Un téléphone rouge en plastique avec un long fil est installé sur le bureau de la fille. Elle parle avec quelqu’un. Ce qu’elle dit fait réagir tout le monde. Je n’ai rien compris. La fille écrit 12:00 sur l’ardoise à la place du 11. On se remet à attendre.
De gros chargements de passagers montent dans plusieurs camions. Ils s’entassent, se tenant debout, serrés dans la benne, et les camions partent en crachant une joyeuse fumée noire.

J’ai sorti mon appareil photo et je m’amuse à prendre des portraits des personnes qui attendent avec moi.
Il est midi, on attend toujours. Un vieux monsieur s’est endormi sur une chaise longue. Un garçon s’arrache les poils du nez en se regardant dans un minuscule miroir rose. A côté de moi, un jeune homme prend des notes. Je regarde son carnet et admire la belle écriture en coquillettes. Je ne comprends pas un seul signe, mais à voir sa tête sérieuse, j’imagine que ce sont des notes importantes.

Un petit camion à deux bancs latéraux se parque devant nous. En Thaïlande, on appelle ça un « songtaew » (deux rangées de bancs). Je ne sais pas quel nom cela à ici. Une agitation se crée. La fille décroche son téléphone. Ce qu’elle dit fait réagir les gens qui attendent.

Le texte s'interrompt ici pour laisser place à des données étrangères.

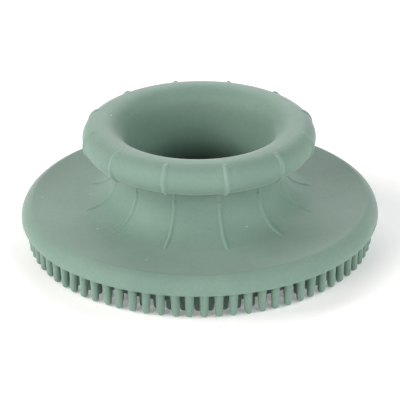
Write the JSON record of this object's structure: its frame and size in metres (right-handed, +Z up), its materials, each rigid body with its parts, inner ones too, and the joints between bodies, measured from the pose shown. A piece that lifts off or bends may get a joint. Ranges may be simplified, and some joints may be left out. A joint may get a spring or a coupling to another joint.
{
  "type": "curry comb",
  "caption": "Soft round curry comb: a ring grip on a hollow flared neck over a disc with a rounded rim, two staggered rows of rounded rubber fingers and a scraper wall.",
  "frame": {"origin": "centre of the circle that the finger tips stand on, at the surface it rests on", "axes": "+Z up along the comb's axis, from the fingers to the grip; -Y is the front, +X is to the right"},
  "size_m": [0.13, 0.13, 0.0453],
  "materials": {
    "silicone": "matte moulded silicone, sage green"
  },
  "bodies": {
    "base": {"base_disc": "silicone", "outer_rim": "silicone", "scraper_wall": "silicone", "outer_fingers": "silicone", "inner_fingers": "silicone", "neck_floor": "silicone", "neck_flare": "silicone", "neck_rib_01": "silicone", "neck_rib_02": "silicone", "neck_rib_03": "silicone", "neck_rib_04": "silicone", "neck_rib_05": "silicone", "neck_rib_06": "silicone", "neck_rib_07": "silicone", "neck_rib_08": "silicone", "neck_rib_09": "silicone", "neck_rib_10": "silicone", "neck_rib_11": "silicone", "neck_rib_12": "silicone"},
    "neck": {"neck_waist": "silicone", "waist_ribs": "silicone"},
    "grip": {"grip_ring": "silicone", "grip_rib_01": "silicone", "grip_rib_02": "silicone", "grip_rib_03": "silicone", "grip_rib_04": "silicone", "grip_rib_05": "silicone", "grip_rib_06": "silicone", "grip_rib_07": "silicone", "grip_rib_08": "silicone", "grip_rib_09": "silicone", "grip_rib_10": "silicone", "grip_rib_11": "silicone", "grip_rib_12": "silicone"}
  },
  "joints": [
    {"name": "grip_rock", "type": "hinge", "parent": "base", "child": "neck", "pos_m": [0, 0, 0.0205], "axis": [1, 0, 0], "range_deg": [-6, 6], "stiffness_Nm_per_rad": 4, "deforming": ["neck_flare", "neck_rib_01", "neck_rib_02", "neck_rib_03", "neck_rib_04", "neck_rib_05", "neck_rib_06", "neck_rib_07", "neck_rib_08", "neck_rib_09", "neck_rib_10", "neck_rib_11", "neck_rib_12"]},
    {"name": "grip_press", "type": "slide", "parent": "neck", "child": "grip", "axis": [0, 0, -1], "range_m": [0, 0.002], "stiffness_N_per_m": 8000, "deforming": ["neck_waist", "waist_ribs"]}
  ]
}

Bientôt, tout le monde est levé. La fille me fait signe de venir. Elle rembourse les tickets. Elle me désigne le petit camion. Je suis les passagers. On démarre, tout le monde est de bonne humeur. Je demande à mon voisin : « Hspipaw? » il me répond que oui. Il est passé 13h. On traverse la ville, de nouveaux passagers embarquent. Je garde ma place près de l’ouverture arrière.

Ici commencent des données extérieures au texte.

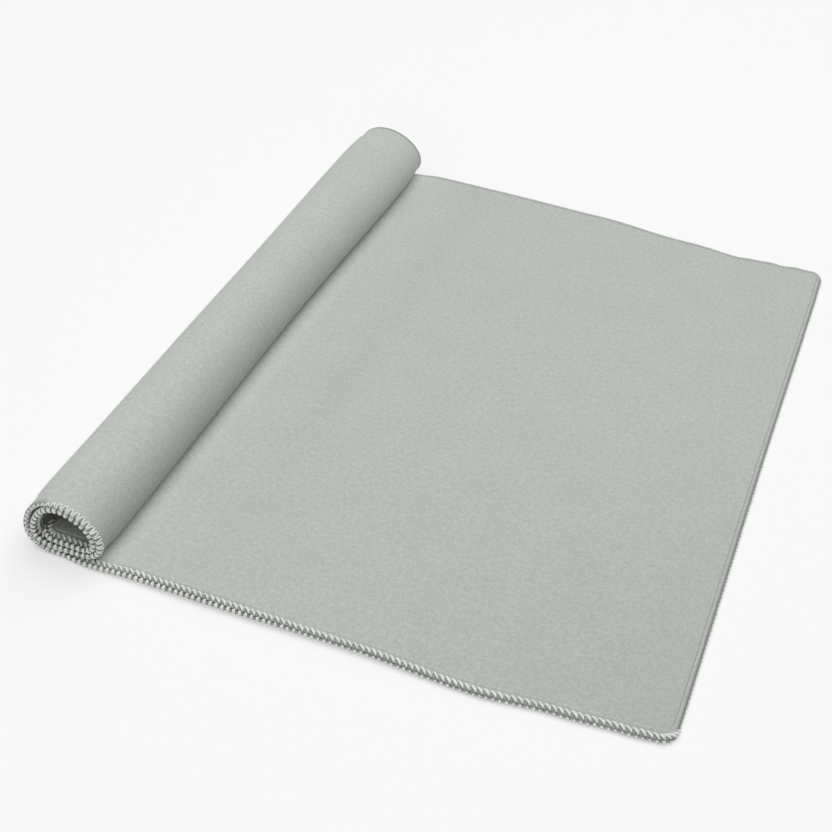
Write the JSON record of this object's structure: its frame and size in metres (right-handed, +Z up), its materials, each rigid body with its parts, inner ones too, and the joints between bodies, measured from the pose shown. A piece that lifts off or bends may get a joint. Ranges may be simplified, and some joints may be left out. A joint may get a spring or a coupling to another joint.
{
  "type": "sports towel",
  "caption": "Small rectangular sports towel of thick napped cloth with an overcast rim, loosely rolled up from one end and lying flat for the rest.",
  "frame": {"origin": "middle of the towel's footprint, on the surface it lies on", "axes": "+X across the flat part, away from the roll; +Y along the roll, from its near end to its far end; +Z up"},
  "size_m": [0.3104, 0.411, 0.0335],
  "materials": {
    "cloth": "soft matt short nap, sage grey"
  },
  "bodies": {
    "root": {"towel": "cloth"}
  },
  "joints": []
}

Les nouveaux passagers se sont agrippés à l’arrière. On quitte la ville. Je vois une joyeuse poussière qui s’envole sur notre passage. On s’arrête. Ceux qui sont accrochés se relèvent et je sors regarder ce qui se passe. Un jeune homme verse le contenu d’une jerricane en métal dans le réservoir. On fait le plein. Je prends une photo. Un camion rempli de passagers entassés nous dépasse. Ils ont de la musique et semblent danser dans le rythme des bosses de la route. En nous voyant, ils nous saluent de cris joyeux.